Ill-formed code unit sequence errors occur when the byte values in a character string do not follow the encoding rules. These exceptions are detected while importing characters from a UTF8 or UTF16 session to a Unicode character string, or exporting from a Unicode character string to a UTF16 or UTF8 session.
UTF8 and Unicode
In a session where UPT is disabled, an error is returned when an ill-formed sequence error is encountered and processing stops.
In a Pass Through session, processing continues without error and a UNICODE REPLACEMENT CHARACTER (U+FFFD) is stored in the destination string for each ill-formed byte in the source string sequence.
The following table shows how UTF8 source strings are converted to UTF16 destination strings with replacement characters. The replacement stops once a well-formed byte sequence is encountered.
Ill-formed UTF8 Source String | UTF16 Destination String With Replacement Characters |
---|---|
80 | FFFD |
C261 | FFFD0061 |
E18065 | FFFDFFFD0065 |
F1808062 | FFFDFFFDFFFD0062 |
63F48164 | 0063FFFDFFFD0064 |
C3679068A0BF69 | FFFD0067FFFD0068FFFDFFFD0069 |
Ill-formed sequence exceptions during export to UTF8 are rare and can only occur if the source Unicode string is not well-formed.
UTF16 and Unicode
In a session where UPT is disabled, an error is returned when an ill-formed sequence error is encountered and processing stops.

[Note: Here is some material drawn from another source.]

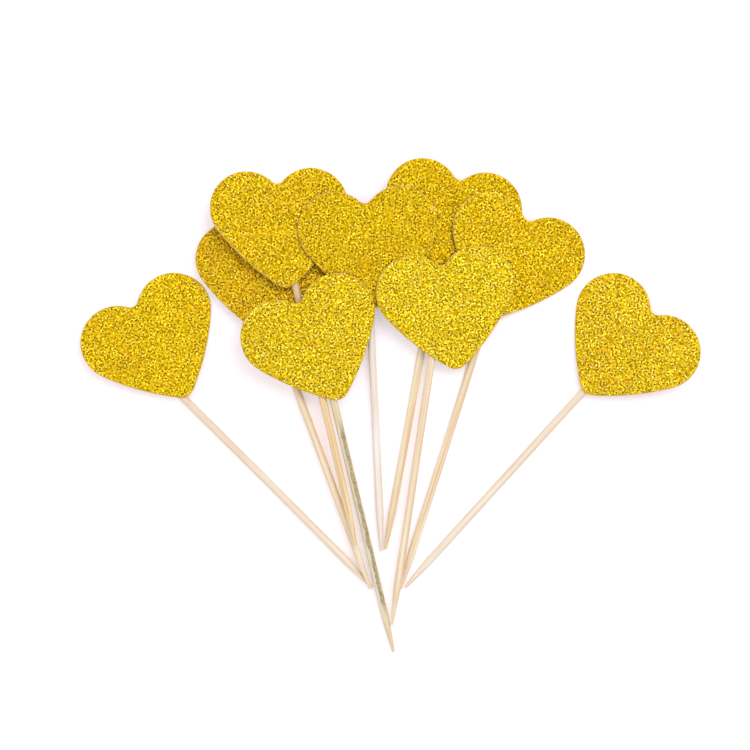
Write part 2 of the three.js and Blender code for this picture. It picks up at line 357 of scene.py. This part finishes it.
# Card: pale backing paper with short fibres and a cloudy tone
def card_material(name):
    m = new_material(name)
    fibre = m.noise(scale=1500.0, stretch=(1, 0.25, 1), detail=6.0, roughness=0.65)
    paper = m.ramp(fibre, [
        (0.3, srgb(222, 196, 158)),
        (0.55, srgb(233, 211, 178)),
        (0.8, srgb(242, 226, 200)),
    ])
    cloud = m.noise(scale=120.0, detail=3.0)
    shade = m.ramp(cloud, [(0.3, srgb(244, 240, 236)), (0.7, grey(1.0))])
    m.plain_surface(
        Base_Color=m.mix(1.0, paper, shade, "MULTIPLY"),
        Roughness=0.85,
        Normal=m.bump(fibre, distance=0.06 * MM, strength=0.7),
    )
    return m.owner


# The card's cut edge: tan, mottled by the cut fibres, with browner stretches
def cut_edge_material(name):
    m = new_material(name)
    fibre = m.noise(scale=3200.0, detail=5.0, roughness=0.7)
    colour = m.ramp(fibre, [
        (0.3, srgb(214, 172, 104)),
        (0.5, srgb(242, 206, 142)),
        (0.72, srgb(255, 234, 182)),
    ])
    stretches = m.noise(scale=420.0, detail=2.0)
    shade = m.ramp(stretches, [(0.35, srgb(240, 222, 208)), (0.65, srgb(255, 252, 248))])
    m.plain_surface(
        Base_Color=m.mix(1.0, colour, shade, "MULTIPLY"),
        Roughness=0.8,
        Normal=m.bump(fibre, distance=0.05 * MM, strength=0.8),
    )
    return m.owner


# Hot glue: milky, slightly yellow and glossy
def glue_material(name):
    m = new_material(name)
    cloud = m.noise(scale=500.0, detail=4.0)
    ripple = m.noise(scale=1300.0, detail=1.0)
    m.plain_surface(
        Base_Color=m.ramp(cloud, [(0.3, srgb(226, 214, 182)), (0.7, srgb(240, 234, 214))]),
        Roughness=0.22,
        Subsurface_Weight=0.4,
        Subsurface_Scale=1.5 * MM,
        Normal=m.bump(ripple, distance=0.15 * MM, strength=0.5),
    )
    return m.owner


# Bamboo: pale wood with long fibres along the pick
def bamboo_material(name, wood, streak, skin):
    m = new_material(name)
    offset = (random.random(), random.random(), random.random())
    strands = m.noise(stretch=(5200, 5200, 55), detail=5.0, roughness=0.6, offset=offset)
    bundles = m.noise(stretch=(1500, 1500, 22), detail=2.0, offset=offset)
    patches = m.noise(stretch=(260, 260, 45), detail=2.0, offset=offset)
    pale_gain = 1.12
    pale = tuple(min(1.0, pale_gain * value) for value in wood[:3]) + (1.0,)
    colour = m.ramp(bundles, [(0.32, streak), (0.5, wood), (0.68, pale)])
    fibre = m.ramp(strands, [
        (0.33, srgb(216, 190, 164)),
        (0.45, srgb(250, 246, 240)),
        (0.7, grey(1.0)),
    ])
    colour = m.mix(0.55, colour, fibre, "MULTIPLY")
    drift = m.ramp(patches, [(0.3, srgb(246, 234, 222)), (0.65, grey(1.0))])
    colour = m.mix(0.8, colour, drift, "MULTIPLY")
    if skin:
        colour = cane_skin(m, colour)
    height = m.mix(0.5, strands, bundles)
    m.plain_surface(
        Base_Color=colour,
        Roughness=0.6,
        Specular_IOR_Level=0.35,
        Normal=m.bump(height, distance=0.05 * MM, strength=0.8),
    )
    return m.owner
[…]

- In cases where a High Surrogate is not followed by a Low Surrogate or a Low Surrogate is not preceded by a High Surrogate, processing continues without error and a UNICODE REPLACEMENT CHARACTER (U+FFFD) is stored in the destination string for each inappropriate surrogate. For example, the ill-formed UTF16 source string of ‘D800D800’ is converted to the UTF16 destination string with replacement characters of ‘FFFDFFFD’.
- If the length of the source UTF16 character string is odd on import, processing continues without error and a trailing UNICODE REPLACEMENT CHARACTER (U+FFFD) is stored in the destination string for the partial source byte. For example, the ill-formed UTF16 source string of ‘D800’ is converted to the UTF16 destination string with replacement characters of ‘FFFD’.